Марина помолчала, почертила вилкой по столу, вздрогнула – с другого конца зала, где праздновали, донесся звук, похожий на взорвавшуюся петарду, и хохот.
– Я понимаю. Без них мы ничего не сможем. Нужно доверие. Но пока я не могу. Не могу. Я после игры в лабораторию ходила, где меня облучали. Ну, подработка такая, я рассказывала. Доктор говорит, у меня обнаружился лишний участок в ДНК, науке не известный. Открытие. И что мне с этим открытием делать?
Марина быстро надела очки и отвернулась.
– Ты что? Ты ревешь, что ли?
Толстый пересел близко к девушке, обнял ее за талию и с силой прижал к себе.
– Ничего, ничего. Прорвемся. Ты это… не реви.
Принесли заказ. Следующие десять минут они молча ели, невесело думая каждый о своем.
Толстый разлил по высоким стаканам минералку, она зло зашипела на кубиках льда. Он отпил глоток и улыбнулся:
– У тебя сегодня, когда мы были внизу, зрачки так страшно начали выцветать, в штреке. Юрка, кажется, даже испугался. Слушай, давно хотел спросить, это у тебя с рождения такие глаза – один голубой, другой зеленый? Или после облучения? Красиво очень.

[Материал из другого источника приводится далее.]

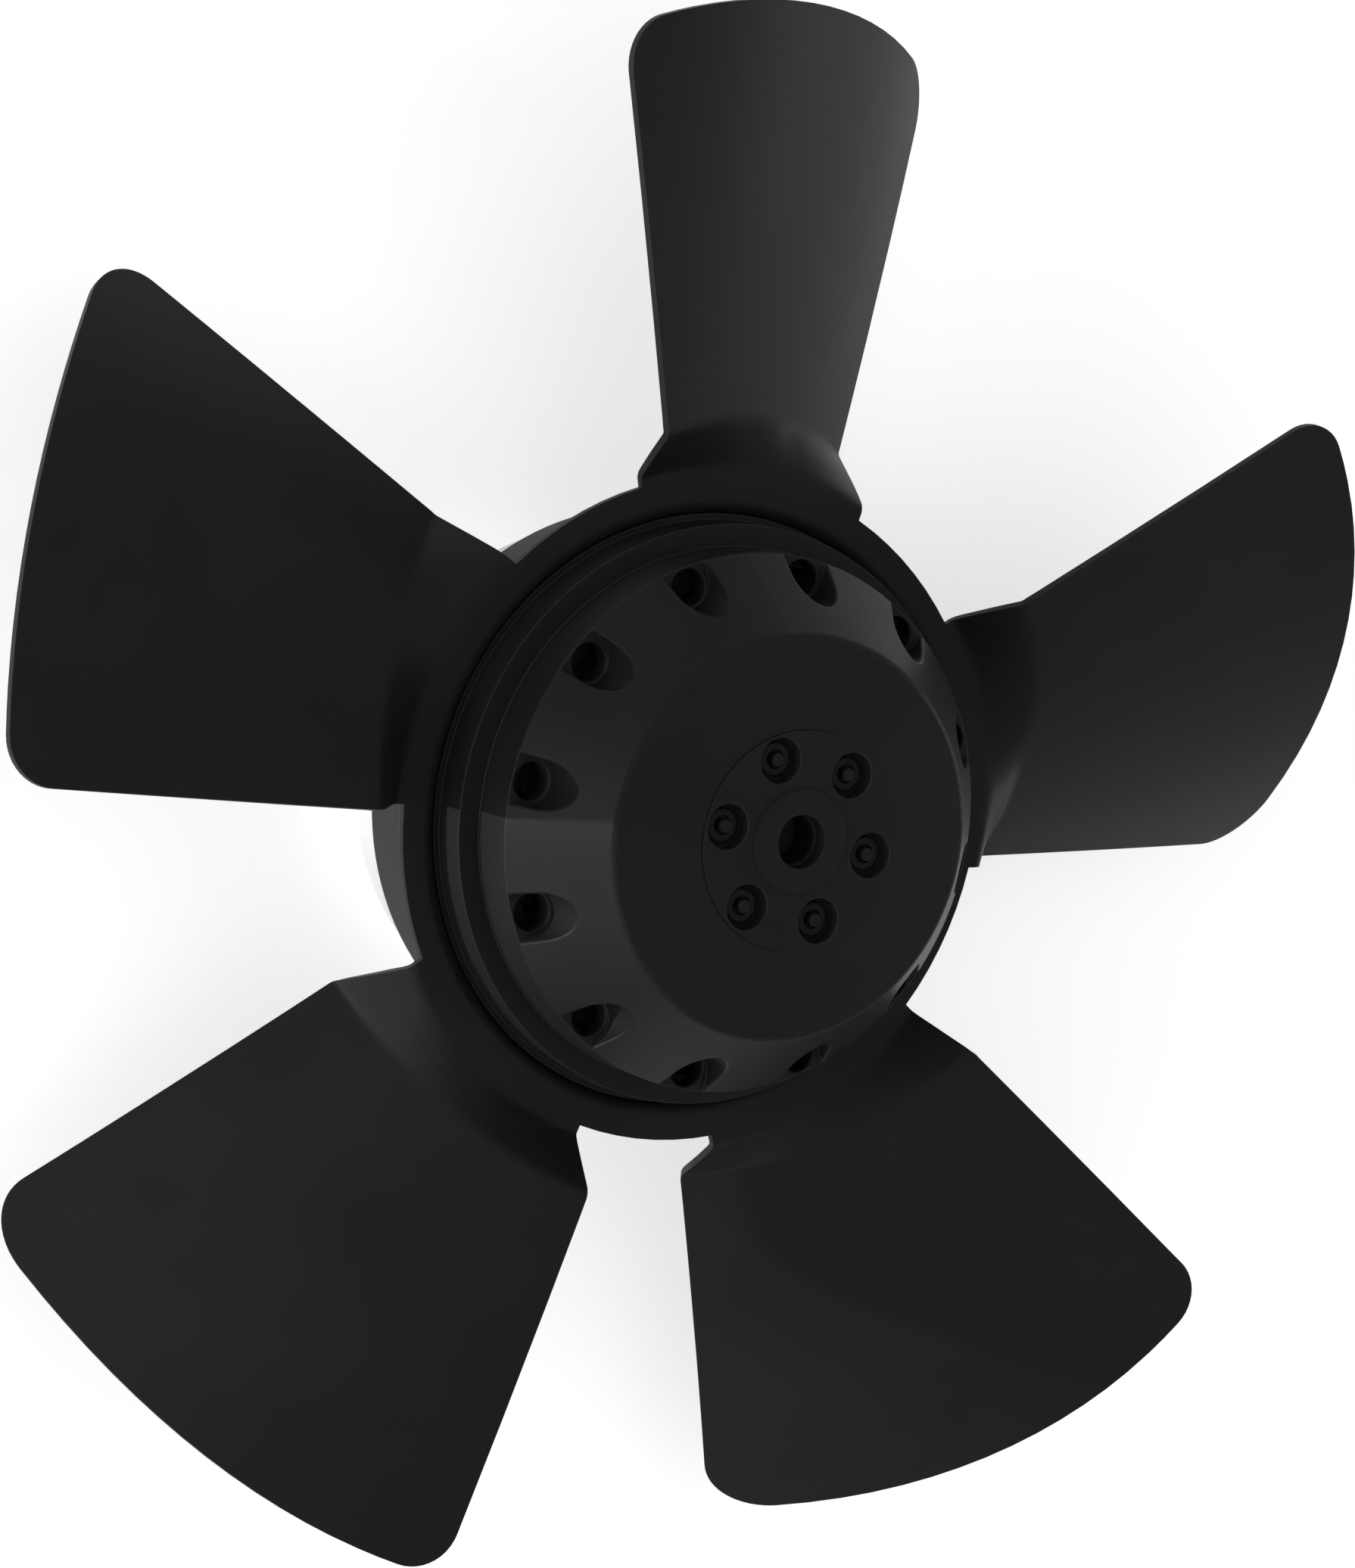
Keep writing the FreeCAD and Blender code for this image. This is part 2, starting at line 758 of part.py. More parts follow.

Марина подперла кулачком щеку, зевнула и ласково посмотрела на Толстого:
– Наследственное. Глаза разные. В темноте вижу, как кошка. И лучами стреляю. Передается по женской линии в роду. Через поколение. У мамы глаза нормальные – карие, у отца – серые. У бабушки все, как у меня, и тоже с рождения. Папа рассказывал, что когда меня из роддома принесли, бабушка Марта одеяльце откинула, глазки мои увидела, головой покачала, сказала, что трудно будет. И все. Больше ничего. Это она меня заставляла скрывать способности, слово с меня взяла даже. Каждое лето я у бабушки в деревне проводила, там с пацанами и купаться ночью бегала, и на «слабо» на кладбище деревенское в полночь ходила. Я, кстати, там, в деревне решила, что врачом буду, еще в детстве. У меня же вся семья медики. Бабушка медицинский закончила, уехала по распределению в деревню, там и осталась деревенским доктором, там и замуж вышла. Мама с папой в МЧС работают, вечно по командировкам. Мама психолог, а папа – травматолог. А я…В деревне дом один богатый был, это сейчас коттеджи вокруг, а тогда –редкость. Каждое лето туда мальчика привозили. Павлика. В инвалидной коляске. Мы его с друзьями иногда с собой на речку брали. Бабушка, помню, головой все качала, мол, жалко: ДЦП, последствие неудачных родов, случайность, а могло быть будущее у парня. Вот тогда я и решила, что буду врачом, чтобы случайностей не допускать. А ты? Почему в МАДИ пошел?
– Мне нужна специальность, чтобы на работу устроиться сразу после того, как закончу учиться. Вся Москва в автосервисах. Между прочим, я – отличник. Выйду с красным дипломом из альма-матер, надеюсь, местечко себе отыщу. И все. Сразу из дома уйду.